Relational Prototypical Network for Weakly Supervised Temporal Action Localization
Published in Proceedings of the AAAI Conference on Artificial Intelligence (AAAI), 2020
Recommended citation: Linjiang Huang, Yan Huang, Wanli Ouyang, Liang Wang. "Relational Prototypical Network for Weakly Supervised Temporal Action Localization".Proceedings of the AAAI Conference on Artificial Intelligence (AAAI) AAAI 2020 (Oral).
Abstract
In this paper, we propose a weakly supervised temporal action localization method on untrimmed videos based on prototypical networks. We observe two challenges posed by weakly supervision, namely action-background separation and action relation construction. Unlike the previous method, we propose to achieve action-background separation only by the original videos. To achieve this, a clustering loss is adopted to separate actions from backgrounds and learn intra-compact features, which helps in detecting complete action instances.

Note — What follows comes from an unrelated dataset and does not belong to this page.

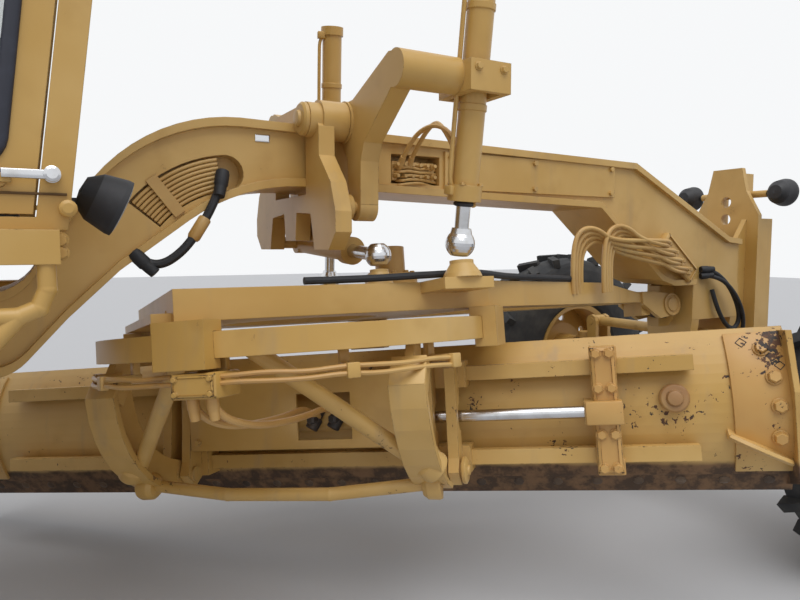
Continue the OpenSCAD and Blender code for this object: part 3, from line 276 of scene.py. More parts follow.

Besides, a similarity weighting module is devised to further separate actions from backgrounds. To effectively identify actions, we propose to construct relations among actions for prototype learning. A GCN-based prototype embedding module is introduced to generate relational prototypes. Experiments on THUMOS14 and ActivityNet1. 2 datasets show that our method outperforms the state-of-the-art methods.